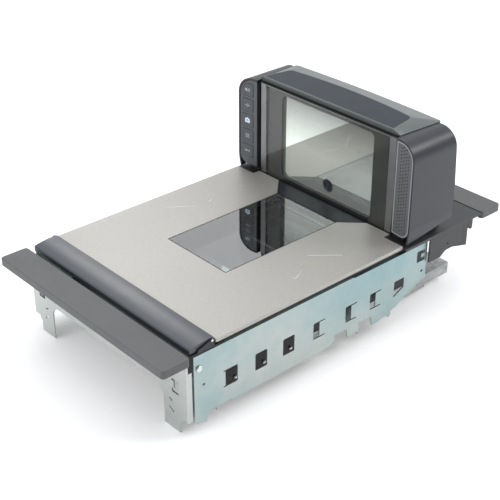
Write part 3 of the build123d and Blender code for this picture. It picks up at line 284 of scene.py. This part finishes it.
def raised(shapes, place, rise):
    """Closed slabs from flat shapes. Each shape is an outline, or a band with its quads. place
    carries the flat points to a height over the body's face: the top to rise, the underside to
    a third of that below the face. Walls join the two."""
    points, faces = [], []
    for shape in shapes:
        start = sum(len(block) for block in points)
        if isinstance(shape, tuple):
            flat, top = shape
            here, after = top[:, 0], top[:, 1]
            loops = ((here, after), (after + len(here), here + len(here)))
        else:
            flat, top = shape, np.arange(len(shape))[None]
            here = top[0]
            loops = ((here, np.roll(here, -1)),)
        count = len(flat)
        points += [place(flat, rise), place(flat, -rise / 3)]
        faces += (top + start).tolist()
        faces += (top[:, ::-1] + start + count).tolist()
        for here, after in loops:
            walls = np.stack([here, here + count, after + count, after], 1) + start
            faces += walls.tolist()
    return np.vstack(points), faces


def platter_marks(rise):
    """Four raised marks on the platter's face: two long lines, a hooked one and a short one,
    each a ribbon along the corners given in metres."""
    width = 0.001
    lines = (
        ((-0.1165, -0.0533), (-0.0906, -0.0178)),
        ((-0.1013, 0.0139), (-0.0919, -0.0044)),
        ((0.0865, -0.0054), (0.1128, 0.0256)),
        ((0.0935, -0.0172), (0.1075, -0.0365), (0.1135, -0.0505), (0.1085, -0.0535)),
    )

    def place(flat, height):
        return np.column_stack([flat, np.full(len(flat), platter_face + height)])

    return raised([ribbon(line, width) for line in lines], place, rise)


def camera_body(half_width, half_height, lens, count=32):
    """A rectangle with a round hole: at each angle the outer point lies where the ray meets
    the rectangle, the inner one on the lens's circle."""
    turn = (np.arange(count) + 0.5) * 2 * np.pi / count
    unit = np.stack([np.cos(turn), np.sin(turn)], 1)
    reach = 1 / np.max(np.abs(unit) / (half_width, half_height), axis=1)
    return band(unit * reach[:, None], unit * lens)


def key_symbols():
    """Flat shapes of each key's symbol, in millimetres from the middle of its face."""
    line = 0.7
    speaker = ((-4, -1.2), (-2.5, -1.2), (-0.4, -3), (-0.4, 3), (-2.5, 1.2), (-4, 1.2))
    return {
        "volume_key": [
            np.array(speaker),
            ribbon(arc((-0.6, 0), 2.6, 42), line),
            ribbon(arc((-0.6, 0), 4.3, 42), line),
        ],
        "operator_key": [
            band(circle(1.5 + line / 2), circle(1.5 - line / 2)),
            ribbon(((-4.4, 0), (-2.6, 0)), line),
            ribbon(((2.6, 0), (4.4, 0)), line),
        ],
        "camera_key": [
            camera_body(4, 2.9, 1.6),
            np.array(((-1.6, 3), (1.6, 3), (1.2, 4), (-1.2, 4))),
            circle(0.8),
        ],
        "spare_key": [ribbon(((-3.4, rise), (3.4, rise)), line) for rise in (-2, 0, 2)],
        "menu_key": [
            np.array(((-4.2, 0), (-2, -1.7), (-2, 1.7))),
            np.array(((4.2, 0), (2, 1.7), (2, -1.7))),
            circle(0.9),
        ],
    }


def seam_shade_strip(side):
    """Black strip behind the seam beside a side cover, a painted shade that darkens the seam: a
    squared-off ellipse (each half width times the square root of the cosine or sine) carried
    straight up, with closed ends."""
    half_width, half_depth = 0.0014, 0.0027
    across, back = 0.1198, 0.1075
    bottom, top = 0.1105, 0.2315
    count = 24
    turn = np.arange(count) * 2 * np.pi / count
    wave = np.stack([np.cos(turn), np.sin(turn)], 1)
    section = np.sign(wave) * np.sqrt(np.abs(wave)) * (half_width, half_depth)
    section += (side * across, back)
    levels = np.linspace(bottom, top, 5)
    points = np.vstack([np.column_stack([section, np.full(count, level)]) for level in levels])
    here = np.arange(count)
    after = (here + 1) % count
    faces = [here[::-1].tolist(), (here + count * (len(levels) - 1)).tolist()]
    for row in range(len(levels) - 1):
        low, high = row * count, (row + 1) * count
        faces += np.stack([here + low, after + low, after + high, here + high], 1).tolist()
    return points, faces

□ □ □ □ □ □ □

> _DIRECTIONS_: Write the material out again in its entirety, exactly as shown.

> _SOLUTION_:
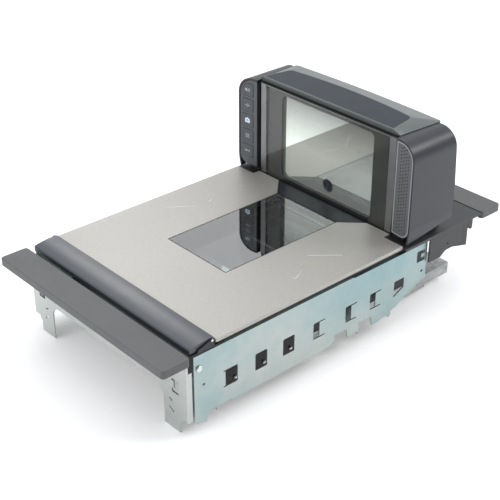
Write part 3 of the build123d and Blender code for this picture. It picks up at line 284 of scene.py. This part finishes it.
def raised(shapes, place, rise):
    """Closed slabs from flat shapes. Each shape is an outline, or a band with its quads. place
    carries the flat points to a height over the body's face: the top to rise, the underside to
    a third of that below the face. Walls join the two."""
    points, faces = [], []
    for shape in shapes:
        start = sum(len(block) for block in points)
        if isinstance(shape, tuple):
            flat, top = shape
            here, after = top[:, 0], top[:, 1]
            loops = ((here, after), (after + len(here), here + len(here)))
        else:
            flat, top = shape, np.arange(len(shape))[None]
            here = top[0]
            loops = ((here, np.roll(here, -1)),)
        count = len(flat)
        points += [place(flat, rise), place(flat, -rise / 3)]
        faces += (top + start).tolist()
        faces += (top[:, ::-1] + start + count).tolist()
        for here, after in loops:
            walls = np.stack([here, here + count, after + count, after], 1) + start
            faces += walls.tolist()
    return np.vstack(points), faces


def platter_marks(rise):
    """Four raised marks on the platter's face: two long lines, a hooked one and a short one,
    each a ribbon along the corners given in metres."""
    width = 0.001
    lines = (
        ((-0.1165, -0.0533), (-0.0906, -0.0178)),
        ((-0.1013, 0.0139), (-0.0919, -0.0044)),
        ((0.0865, -0.0054), (0.1128, 0.0256)),
        ((0.0935, -0.0172), (0.1075, -0.0365), (0.1135, -0.0505), (0.1085, -0.0535)),
    )

    def place(flat, height):
        return np.column_stack([flat, np.full(len(flat), platter_face + height)])

    return raised([ribbon(line, width) for line in lines], place, rise)


def camera_body(half_width, half_height, lens, count=32):
    """A rectangle with a round hole: at each angle the outer point lies where the ray meets
    the rectangle, the inner one on the lens's circle."""
    turn = (np.arange(count) + 0.5) * 2 * np.pi / count
    unit = np.stack([np.cos(turn), np.sin(turn)], 1)
    reach = 1 / np.max(np.abs(unit) / (half_width, half_height), axis=1)
    return band(unit * reach[:, None], unit * lens)


def key_symbols():
    """Flat shapes of each key's symbol, in millimetres from the middle of its face."""
    line = 0.7
    speaker = ((-4, -1.2), (-2.5, -1.2), (-0.4, -3), (-0.4, 3), (-2.5, 1.2), (-4, 1.2))
    return {
        "volume_key": [
            np.array(speaker),
            ribbon(arc((-0.6, 0), 2.6, 42), line),
            ribbon(arc((-0.6, 0), 4.3, 42), line),
        ],
        "operator_key": [
            band(circle(1.5 + line / 2), circle(1.5 - line / 2)),
            ribbon(((-4.4, 0), (-2.6, 0)), line),
            ribbon(((2.6, 0), (4.4, 0)), line),
        ],
        "camera_key": [
            camera_body(4, 2.9, 1.6),
            np.array(((-1.6, 3), (1.6, 3), (1.2, 4), (-1.2, 4))),
            circle(0.8),
        ],
        "spare_key": [ribbon(((-3.4, rise), (3.4, rise)), line) for rise in (-2, 0, 2)],
        "menu_key": [
            np.array(((-4.2, 0), (-2, -1.7), (-2, 1.7))),
            np.array(((4.2, 0), (2, 1.7), (2, -1.7))),
            circle(0.9),
        ],
    }


def seam_shade_strip(side):
    """Black strip behind the seam beside a side cover, a painted shade that darkens the seam: a
    squared-off ellipse (each half width times the square root of the cosine or sine) carried
    straight up, with closed ends."""
    half_width, half_depth = 0.0014, 0.0027
    across, back = 0.1198, 0.1075
    bottom, top = 0.1105, 0.2315
    count = 24
    turn = np.arange(count) * 2 * np.pi / count
    wave = np.stack([np.cos(turn), np.sin(turn)], 1)
    section = np.sign(wave) * np.sqrt(np.abs(wave)) * (half_width, half_depth)
    section += (side * across, back)
    levels = np.linspace(bottom, top, 5)
    points = np.vstack([np.column_stack([section, np.full(count, level)]) for level in levels])
    here = np.arange(count)
    after = (here + 1) % count
    faces = [here[::-1].tolist(), (here + count * (len(levels) - 1)).tolist()]
    for row in range(len(levels) - 1):
        low, high = row * count, (row + 1) * count
        faces += np.stack([here + low, after + low, after + high, here + high], 1).tolist()
    return points, faces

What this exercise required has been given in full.